Friday, December 26, 2014

For the Family and Friends of a Suicide, by John O'Donohue



For the Family and Friends of a Suicide 
excerpts, from John O’Donohue’s (2008) To Bless the Space Between Us

As you huddle around the torn silence,
Each by this lonely deed exiled
To a solitary confinement of soul,
May some small glow from what has been lost
Return like the kindness of candlelight. . . .
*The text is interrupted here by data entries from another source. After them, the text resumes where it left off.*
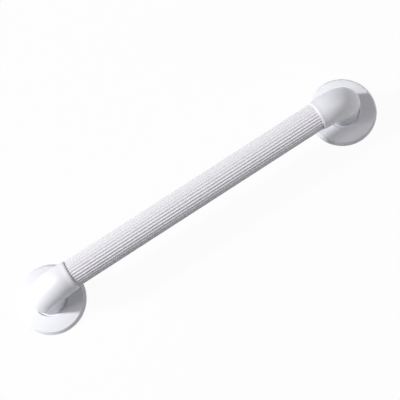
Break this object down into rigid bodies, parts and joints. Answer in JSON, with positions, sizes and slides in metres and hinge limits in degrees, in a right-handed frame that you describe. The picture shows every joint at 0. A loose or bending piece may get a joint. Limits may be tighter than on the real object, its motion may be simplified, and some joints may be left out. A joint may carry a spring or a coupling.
{
  "type": "grab bar",
  "caption": "Straight wall grab bar: a fluted plastic grip on an aluminium core, moulded elbows, round wall feet and low covers that slide up to reach the fixing screws.",
  "frame": {"origin": "on the wall's face, midway between the centres of the two wall feet", "axes": "+X along the grip from the left foot to the right foot, +Z out of the wall, +Y across the bar"},
  "size_m": [0.5406, 0.0906, 0.1367],
  "materials": {
    "extruded_pvc": "white extruded PVC, satin, fluted along its length",
    "moulded_abs": "white injection moulded ABS, soft gloss",
    "core_aluminium": "mill finish tube",
    "zinc_steel": "bright zinc plated steel",
    "plug_nylon": "grey moulded nylon"
  },
  "bodies": {
    "bar": {"grip_sleeve": "extruded_pvc", "core_tube": "core_aluminium", "left_elbow": "moulded_abs", "left_grub_screw": "zinc_steel", "left_wall_screw_1": "zinc_steel", "left_wall_screw_2": "zinc_steel", "left_wall_screw_3": "zinc_steel", "left_wall_plug_1": "plug_nylon", "left_wall_plug_2": "plug_nylon", "left_wall_plug_3": "plug_nylon", "right_elbow": "moulded_abs", "right_grub_screw": "zinc_steel", "right_wall_screw_1": "zinc_steel", "right_wall_screw_2": "zinc_steel", "right_wall_screw_3": "zinc_steel", "right_wall_plug_1": "plug_nylon", "right_wall_plug_2": "plug_nylon", "right_wall_plug_3": "plug_nylon"},
    "cover_left": {"left_cover": "moulded_abs"},
    "cover_right": {"right_cover": "moulded_abs"}
  },
  "joints": [
    {"name": "left_cover_slide", "type": "slide", "parent": "bar", "child": "cover_left", "axis": [0, 0, 1], "range_m": [0, 0.022]},
    {"name": "right_cover_slide", "type": "slide", "parent": "bar", "child": "cover_right", "axis": [0, 0, 1], "range_m": [0, 0.022]}
  ]
}
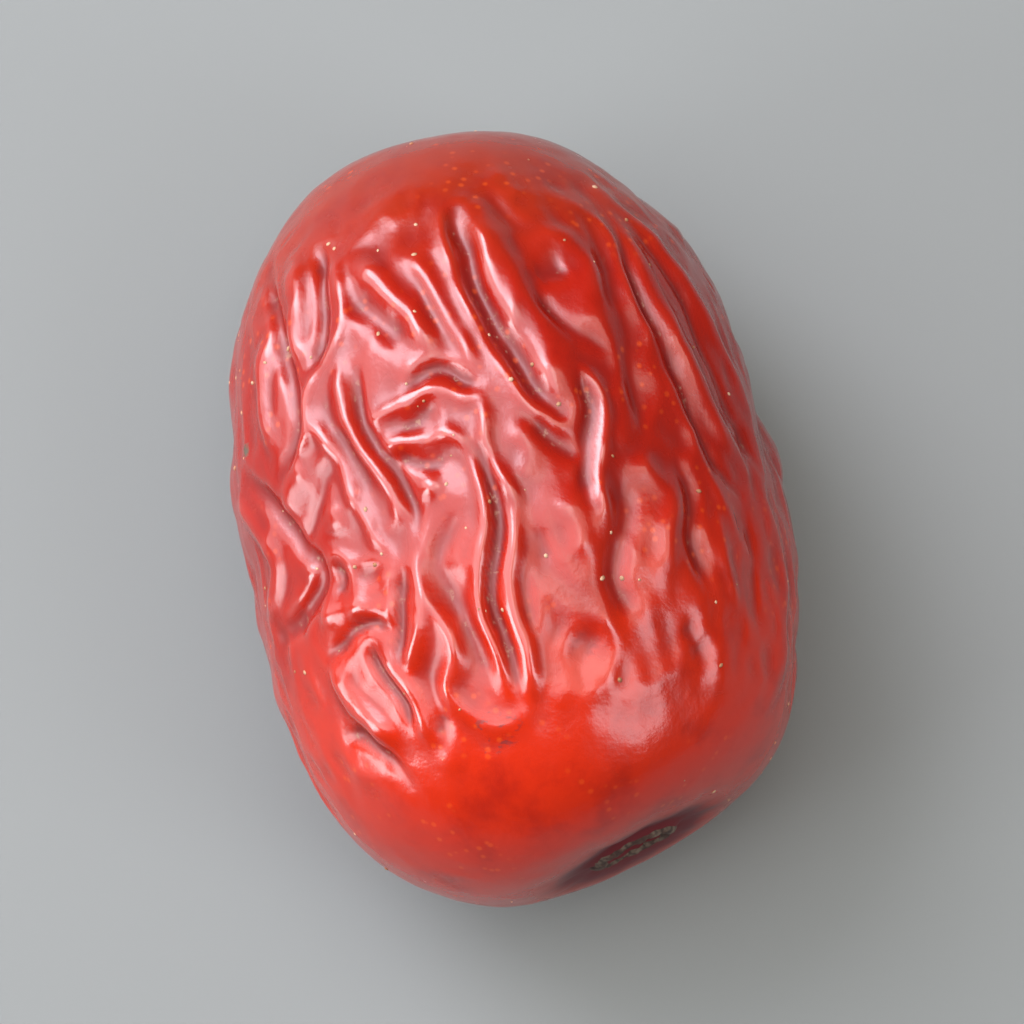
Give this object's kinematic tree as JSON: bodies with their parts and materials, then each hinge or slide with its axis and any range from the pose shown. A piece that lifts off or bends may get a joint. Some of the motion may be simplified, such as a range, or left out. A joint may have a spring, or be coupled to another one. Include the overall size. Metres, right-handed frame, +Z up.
{
  "type": "jujube",
  "caption": "Dried red jujube: an oblong, glossy, deeply wrinkled fruit lying on its side, with a hollowed stem end and a dimpled tip; food or still-life prop.",
  "frame": {"origin": "under the middle of the fruit's outline, on the flat spot that it rests on", "axes": "+X along the fruit's long axis towards its stem end, +Z up"},
  "size_m": [0.0414, 0.0298, 0.0278],
  "materials": {
    "dried_skin": "satin-glossy, wrinkled dried skin"
  },
  "bodies": {
    "root": {"fruit": "dried_skin"}
  },
  "joints": []
}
May one of the lovely hours
Of memory return
Like a field of ease
Among these graveled days.

May the Angel of Wisdom
Enter this ruin of absence
And guide your minds
To receive this bitter chalice
So that you do not damage yourselves
By attending only at the hungry altar
Of regret and anger and guilt. . . .

May your loss become a sanctuary
Where new presence will dwell
To refine and enrich
The rest of your life
With courage and compassion. . . .

How many poems, much less blessings, speak directly to suicide loss survivors' experience? I am grateful to John O'Donohue for even thinking to include us in his book of blessings. And I am touched by his insight into how it feels--the "lonely deed" that "exiles" us; the unremitting "graveled days"; the powerful pull of that "hungry altar"; the need for "sanctuary." But I cannot accept, in the parts of his blessing that I have left out, the idea that suicide is something “sent for” as part of the “eternal script,” to be understood “with the eyes of providence.” That is like saying that suicide was meant to be or all for the best or that we are each allotted only a certain lifespan.  I know that O'Donohue and others who convey that message are only trying to offer comfort and meaning. As the mother of a young man who took his life, I can never see it that way. Instead, I take comfort and meaning from the rest of his blessing and its empathic, generous embrace. And I thank the friends who bring me writings like this at just the right moment.

Monday, December 22, 2014

Second Chanukah: More Light



Not too bad, I say to those who inquire how I am this holiday season. I can share a bit more in the sense of anticipation and celebration. I can gaze at Chanukah candles without the blur of tears. A candle meditation suggests focusing on the darkness in our lives and how we can bring more light to it—and instead of suicide loss, my mind fixes on a friend who just started hospice. I can hope that he finds solace in his little grandson, who was born the day of my son’s funeral 21 months ago.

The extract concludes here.